**WHAT TO PRODUCE**: Transcribe only the part of the listing below that begins at the line containing "obj.parent = empty" and runs to its final line, keeping both ends.

**PROVIDED MATERIAL**:
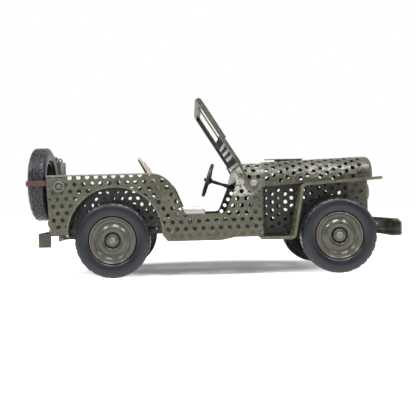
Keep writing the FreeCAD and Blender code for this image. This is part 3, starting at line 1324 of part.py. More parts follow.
def windscreen():
    """Posts and rail, perforated lower panel, two-pane frame, wiper, arms and pivot bolts."""
    rim = [
        ("-screen_half_width", "screen_foot"),
        ("screen_half_width", "screen_foot"),
        ("screen_half_width", "screen_height", "screen_round"),
        ("-screen_half_width", "screen_height", "screen_round"),
    ]
    hole = [
        ("-screen_half_width + post_width", "screen_foot + post_width / 2"),
        ("screen_half_width - post_width", "screen_foot + post_width / 2"),
        ("screen_half_width - post_width", "screen_height - post_width", "screen_round - post_width"),
        ("-screen_half_width + post_width", "screen_height - post_width", "screen_round - post_width"),
    ]
    frame_body = plate("screen_posts", "YZ", rim, "-post_depth / 2", "post_depth")
    pocket(frame_body, "YZ", hole, "post_depth", "2 * post_depth")
    keep(tilt(frame_body), "windscreen_frame")
    inner = "screen_half_width - post_width - fit"
    panel = [
        (f"-({inner})", "screen_foot + post_width / 2 + fit"),
        (inner, "screen_foot + post_width / 2 + fit"),
        (inner, "screen_panel_top"),
        (f"-({inner})", "screen_panel_top"),
    ]
    lower = plate("screen_panel_sheet", "YZ", panel, "-sheet / 2", "sheet")
    keep(tilt(punched("screen_panel_punched", lower, [FORWARD])), "windscreen_panel")
    pane_edge = "screen_half_width - pane_frame_inset"
    pane = [
        (f"-({pane_edge})", "pane_frame_foot"),
        (pane_edge, "pane_frame_foot"),
        (pane_edge, "screen_height - pane_frame_inset", "screen_round - pane_frame_inset"),
        (f"-({pane_edge})", "screen_height - pane_frame_inset", "screen_round - pane_frame_inset"),
    ]
    pane_frame = plate("pane_frame", "YZ", pane, "post_depth / 2 + seam_gap", "pane_frame_depth")
    for sign in (1, -1):
        near = f"{sign} * pane_divider / 2"
        far = f"{sign} * (screen_half_width - post_width - pane_frame_width + pane_frame_inset)"
        light = [
            (near, "pane_frame_foot + pane_frame_width + pane_foot_rise", "pane_round"),
            (far, "pane_frame_foot + pane_frame_width + pane_foot_rise", "pane_round"),
            (far, "screen_height - post_width - pane_top_drop", "pane_round_top"),
            (near, "screen_height - post_width - pane_top_drop", "pane_round"),
        ]
        start = "post_depth + 2 * pane_frame_depth"
        pocket(pane_frame, "YZ", light, start, f"{start} + pane_frame_depth")
    keep(tilt(pane_frame), "windscreen_panes")
    blade = document.addObject("Part::Cylinder", "wiper_rod")
    bind(blade, Radius="wiper_diameter / 2", Height="wiper_length")
    lift = "post_depth / 2 + pane_frame_depth + wiper_diameter / 2 + fit"
    across = "cos(screen_lean)"
    along = "sin(screen_lean)"
    reach = "(screen_height - post_width - wiper_length)"
    turn(blade, FreeCAD.Vector(0, 1, 0), "-screen_lean")
    place(blade, f"screen_x - {reach} * {along} + ({lift}) * {across}", "-wiper_side",
          f"pivot_z + {reach} * {across} + ({lift}) * {along}")
    keep(blade, "wiper")
    outer = "body_half_width + arm_gap"
    arm = [
        ("-arm_width / 2", "screen_foot + arm_width"),
        ("-arm_width / 2", "-arm_width / 2", "arm_width / 2 - fit"),
        ("arm_width / 2", "-arm_width / 2", "arm_width / 2 - fit"),
        ("arm_width / 2", "screen_foot + arm_width"),
    ]
    blade_plate = plate("arm_plate", "XZ", arm, outer, "arm_thickness")
    top = "screen_foot + arm_width"
    face = f"-({outer}) - arm_thickness"
    bridge = box("arm_bridge", ("-arm_width / 2", face, f"{top} - arm_bridge_height"),
                 ("arm_width / 2", "-screen_half_width - fit", top))
    eye = rod("arm_eye", "Y", "pivot_pin_diameter / 2 + running_fit", ("0", f"{face} - overcut", "0"),
              "arm_thickness + 2 * overcut")
    arms = cut("arm_bored", fuse("arm_fused", [blade_plate, bridge]), eye)
    pair_of_arms = together("arms_upright", [arms, mirrored("arm_other", arms)])
    keep(tilt(pair_of_arms), "windscreen_arms")
    past_arm = f"{outer} + arm_thickness + fit"
    pin = rod("pivot_pin", "Y", "pivot_pin_diameter / 2", ("screen_x", f"-({past_arm})", "pivot_z"),
              f"{past_arm} - body_half_width - seam_gap")
    cap = rod("pivot_cap", "Y", "pivot_cap_diameter / 2",
              ("screen_x", f"-({past_arm}) - pivot_cap_rise", "pivot_z"), "pivot_cap_rise")
    half_round = "bracket_radius - seam_gap"
    bracket = plate("pivot_bracket", "XZ", [
        ("screen_x - bracket_radius", "pivot_z + bracket_top"),
        ("screen_x - bracket_radius", "pivot_z - bracket_radius", half_round),
        ("screen_x + bracket_radius", "pivot_z - bracket_radius", half_round),
        ("screen_x + bracket_radius", "pivot_z + bracket_top"),
    ], "body_half_width + seam_gap", "bracket_thickness")
    pair("windscreen_bolts", fuse("pivot_bolt", [pin, cap, bracket]))


def steering():
    """The steering wheel on its shaft, and the fixed column tube through the dash."""
    sloped = "90 + steering_slope"

    def on_axis(item, distance):
        turn(item, FreeCAD.Vector(0, 1, 0), sloped)
        return place(item, f"rear_axle_x + steering_x + ({distance}) * cos(steering_slope)", "steering_side",
                     f"steering_z - ({distance}) * sin(steering_slope)")

    rim = document.addObject("Part::Torus", "steering_rim")
    rim_radius = "steering_wheel_diameter / 2 - steering_rim_diameter / 2"
    bind(rim, Radius1=rim_radius, Radius2="steering_rim_diameter / 2")
    on_axis(rim, "0")
    hub = document.addObject("Part::Cylinder", "steering_hub")
    bind(hub, Radius="wheel_hub_diameter / 2", Height="wheel_hub_length")
    on_axis(hub, "-wheel_hub_back")
    shaft = document.addObject("Part::Cylinder", "steering_shaft")
    bind(shaft, Radius="shaft_diameter / 2", Height="shaft_length")
    on_axis(shaft, "0")
    pieces = [rim, hub, shaft]
    for number in range(3):
        spoke = document.addObject("Part::Cylinder", f"spoke_{number}")
        bind(spoke, Radius="spoke_diameter / 2", Height=rim_radius)
        lean = FreeCAD.Rotation(FreeCAD.Vector(0, 1, 0), size(sloped))
        round_hub = FreeCAD.Rotation(FreeCAD.Vector(0, 0, 1), 60 + 120 * number)
        spoke.Placement.Rotation = lean * round_hub * FreeCAD.Rotation(FreeCAD.Vector(0, 1, 0), 90)
        place(spoke, "rear_axle_x + steering_x", "steering_side", "steering_z")
        pieces.append(spoke)
    keep(fuse("steering_wheel_fused", pieces), "steering_wheel")
    tube = document.addObject("Part::Cylinder", "column_tube")
    bind(tube, Radius="column_diameter / 2", Height="shaft_length - column_start - column_end_gap")
    on_axis(tube, "column_start")
    bore = document.addObject("Part::Cylinder", "column_bore")
    bind(bore, Radius="shaft_diameter / 2 + running_fit", Height="shaft_length")
    on_axis(bore, "column_start - overcut")
    keep(cut("column_hollow", tube, bore), "steering_column")


def seats():
    """Two seats: bent sheet frame, cushion and thin leaning back."""
    x = "rear_axle_x"
    line = [
        (f"{x} + seat_front", "floor_top + fit + sheet / 2"),
        (f"{x} + seat_front", "seat_frame_top - sheet / 2", "seat_frame_round"),
        (f"{x} + seat_rear", "seat_frame_top - sheet / 2", "seat_frame_round"),
        (f"{x} + back_top_x", "back_top_z"),
    ]
    low_y = "-seat_side - seat_width / 2"
    shell = bent("seat_shell", line, "sheet", low_y, "seat_width")
    leg_x = f"{x} + seat_rear + seat_leg_set"
    leg = box("seat_leg", (leg_x, low_y, "floor_top + fit"),
              (f"{leg_x} + sheet", f"{low_y} + seat_width", "seat_frame_top - sheet / 2"))
    pair("seat_frames", fuse("seat_frame", [shell, leg]))
    bottom = "seat_frame_top + cushion_gap"
    cushion = [
        (f"{x} + seat_rear + cushion_rear_gap", bottom, "cushion_round_low"),
        (f"{x} + seat_front + cushion_overhang", bottom, "cushion_round_low"),
        (f"{x} + seat_front + cushion_overhang", f"{bottom} + cushion_height", "cushion_round_top"),
        (f"{x} + seat_rear + cushion_top_gap", f"{bottom} + cushion_height", "cushion_round_top"),
    ]
    pad = plate("cushion_block", "XZ", cushion, "seat_side - seat_width / 2 + cushion_side_gap",
                "seat_width - 2 * cushion_side_gap")
    both_sides("seat_cushion", pad)
    length = "sqrt((seat_rear - back_top_x) ^ 2 + (back_top_z - seat_frame_top) ^ 2)"
    lean = "atan((seat_rear - back_top_x) / (back_top_z - seat_frame_top))"
    back = document.addObject("Part::Box", "seat_back_block")
    bind(back, Length="back_pad", Width="seat_width", Height=f"{length} - back_start")
    turn(back, FreeCAD.Vector(0, 1, 0), f"-{lean}")
    away = "(sheet / 2 + cushion_gap)"
    place(back, f"{x} + seat_rear - back_start * sin({lean}) + {away} * cos({lean})", low_y,
          f"seat_frame_top - sheet / 2 + back_start * cos({lean}) + {away} * sin({lean})")
    both_sides("seat_back", back)


def rear_load():
    """What hangs on the rear panel: carrier, strap, fuel can in its tray, tail lamps; and the side bosses."""
    panel = "rear_axle_x - tub_rear"
    carrier = rod("carrier_post", "X", "carrier_diameter / 2",
                  ("spare_x + rim_width / 2 + fit", "-spare_side", "spare_z"),
                  f"{panel} - fit - (spare_x + rim_width / 2 + fit)")
    keep(carrier, "spare_carrier")
    back = "rear_axle_x - rear_overhang"
    near = "-spare_side - tyre_diameter / 2 - strap_gap"
    far = "-spare_side + tyre_diameter / 2 + strap_gap"
    strap = [
        (f"{panel} - fit", far),
        (f"{back} + strap_thickness", far, "strap_round"),
        (f"{back} + strap_thickness", near, "strap_round"),
        (f"{panel} - fit", near),
        (f"{panel} - fit", f"{near} - strap_thickness"),
        (back, f"{near} - strap_thickness", "strap_round + strap_thickness"),
        (back, f"{far} + strap_thickness", "strap_round + strap_thickness"),
        (f"{panel} - fit", f"{far} + strap_thickness"),
    ]
    keep(plate("strap_band", "XY", strap, "spare_z - strap_height / 2", "strap_height"), "spare_strap")
    can_front = f"{panel} - sheet - can_gap"
    outline = [
        (f"{can_front} - can_depth", "can_side - can_width / 2", "can_round"),
        (can_front, "can_side - can_width / 2", "can_round"),
        (can_front, "can_side + can_width / 2", "can_round"),
        (f"{can_front} - can_depth", "can_side + can_width / 2", "can_round"),
    ]
    can = plate("can_block", "XY", outline, "can_bottom", "can_height")
    top = "can_bottom + can_height"
    middle = f"{can_front} - can_depth / 2"
    start = (middle, "can_side - can_width / 2 + can_cap_diameter", f"{top} - overcut")
    spout = rod("can_cap", "Z", "can_cap_diameter / 2", start, "can_cap_rise + overcut")
    pieces = [can, spout]
    grip_start = "can_side - can_width / 2 + 2 * can_cap_diameter"
    grip_end = "can_side + can_width / 2 - can_round"
    grip_length = f"{grip_end} - ({grip_start})"
    for number in (-1, 0, 1):
        start = (f"{middle} + {number} * can_grip_spread", grip_start, f"{top} + can_grip_rise")
        pieces.append(rod(f"can_grip_{number + 1}", "Y", "can_grip_diameter / 2", start, grip_length))
    half_post = "(can_grip_spread + can_grip_diameter / 2)"
    for number, y in enumerate((grip_start, f"{grip_end} - can_grip_diameter")):
        low = (f"{middle} - {half_post}", y, f"{top} - overcut")
        high = (f"{middle} + {half_post}", f"{y} + can_grip_diameter", f"{top} + can_grip_rise")
        pieces.append(box(f"can_grip_post_{number}", low, high))
    keep(fuse("can_fused", pieces), "fuel_can")
    tray_low = "can_bottom - can_tray_seat_gap"
    near = "can_side - can_width / 2 - can_tray_gap"
    far = "can_side + can_width / 2 + can_tray_gap"
    inside = f"{can_front} - can_depth - can_tray_gap"
    tray = box("can_tray", (f"{inside} - sheet", f"{near} - sheet", f"{tray_low} - sheet"),
               (f"{panel} + can_tray_lap", f"{far} + sheet", f"{tray_low} + can_tray_lip"))
    room = box("can_tray_room", (inside, near, tray_low),
               (f"{can_front} + can_tray_seat_gap", far, f"{tray_low} + 2 * can_tray_lip"))
    keep(cut("can_tray_hollow", tray, room), "fuel_can_tray")
    lamp_x = f"{panel} + tub_rake * (tub_top - lamp_z) / (tub_top - tub_tail_z)"
    lamp = turned("tail_lamp_turned", lamp_outline("lamp_diameter / 2", "lamp_rise"))
    lamp.Placement.Rotation = FreeCAD.Rotation(UP, 90)
    pair("tail_lamps", place(lamp, f"{lamp_x} - 3 * fit", "-lamp_side", "lamp_z"))
    boss = rod("side_boss", "Y", "boss_diameter / 2",
               ("rear_axle_x - boss_back", "-body_half_width - boss_rise - seam_gap", "boss_z"), "boss_rise")
    pair("side_bosses", boss)


wheels()
axles()
frame()
tub()
hood()
engine_bay()
fender()
windscreen()
steering()
seats()
rear_load()
document.recompute()

for item in document.Objects:
    if "Invalid" in item.State or "Error" in item.State:
        raise ValueError(f"{item.Name} did not build: {item.State}")
for item in parts:
    if item.Shape.isNull() or not item.Shape.isValid():
        raise ValueError(f"{item.Label} has no valid shape")

os.makedirs("parts", exist_ok=True)
for item in parts:
    item.Shape.exportStep(f"parts/{item.Label}.step")
print(len(parts), "parts")
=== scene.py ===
"""Looks of a hand-made model of an open army 4x4 car in perforated sheet steel."""

import math
from functools import partial

import bmesh
import bpy
import numpy as np
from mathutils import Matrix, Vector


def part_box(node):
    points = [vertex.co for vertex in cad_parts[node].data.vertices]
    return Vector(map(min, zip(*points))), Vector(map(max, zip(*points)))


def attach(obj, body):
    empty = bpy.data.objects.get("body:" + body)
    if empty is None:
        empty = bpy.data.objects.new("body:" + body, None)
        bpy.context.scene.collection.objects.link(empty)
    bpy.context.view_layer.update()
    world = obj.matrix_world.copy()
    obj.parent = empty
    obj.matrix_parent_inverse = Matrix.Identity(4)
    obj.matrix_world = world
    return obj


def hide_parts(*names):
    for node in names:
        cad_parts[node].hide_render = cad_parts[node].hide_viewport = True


bl_info = {
    "name": "Perforated army car",
    "version": (1, 0, 0),
    "blender": (4, 5, 0),
    "location": "3D View > Sidebar > Army car",
    "description": "Tyres, rims, pads, fittings, finishes and stage of a perforated sheet steel model car",
    "category": "Object",
}

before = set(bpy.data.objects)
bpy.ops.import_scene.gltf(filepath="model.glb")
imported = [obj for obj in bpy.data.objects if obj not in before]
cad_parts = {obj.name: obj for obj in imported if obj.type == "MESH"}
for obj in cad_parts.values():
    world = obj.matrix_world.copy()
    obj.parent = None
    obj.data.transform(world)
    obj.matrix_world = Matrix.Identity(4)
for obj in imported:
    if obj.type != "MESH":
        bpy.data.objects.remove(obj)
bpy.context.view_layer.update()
MM = 0.001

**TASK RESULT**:
    obj.parent = empty
    obj.matrix_parent_inverse = Matrix.Identity(4)
    obj.matrix_world = world
    return obj


def hide_parts(*names):
    for node in names:
        cad_parts[node].hide_render = cad_parts[node].hide_viewport = True


bl_info = {
    "name": "Perforated army car",
    "version": (1, 0, 0),
    "blender": (4, 5, 0),
    "location": "3D View > Sidebar > Army car",
    "description": "Tyres, rims, pads, fittings, finishes and stage of a perforated sheet steel model car",
    "category": "Object",
}

before = set(bpy.data.objects)
bpy.ops.import_scene.gltf(filepath="model.glb")
imported = [obj for obj in bpy.data.objects if obj not in before]
cad_parts = {obj.name: obj for obj in imported if obj.type == "MESH"}
for obj in cad_parts.values():
    world = obj.matrix_world.copy()
    obj.parent = None
    obj.data.transform(world)
    obj.matrix_world = Matrix.Identity(4)
for obj in imported:
    if obj.type != "MESH":
        bpy.data.objects.remove(obj)
bpy.context.view_layer.update()
MM = 0.001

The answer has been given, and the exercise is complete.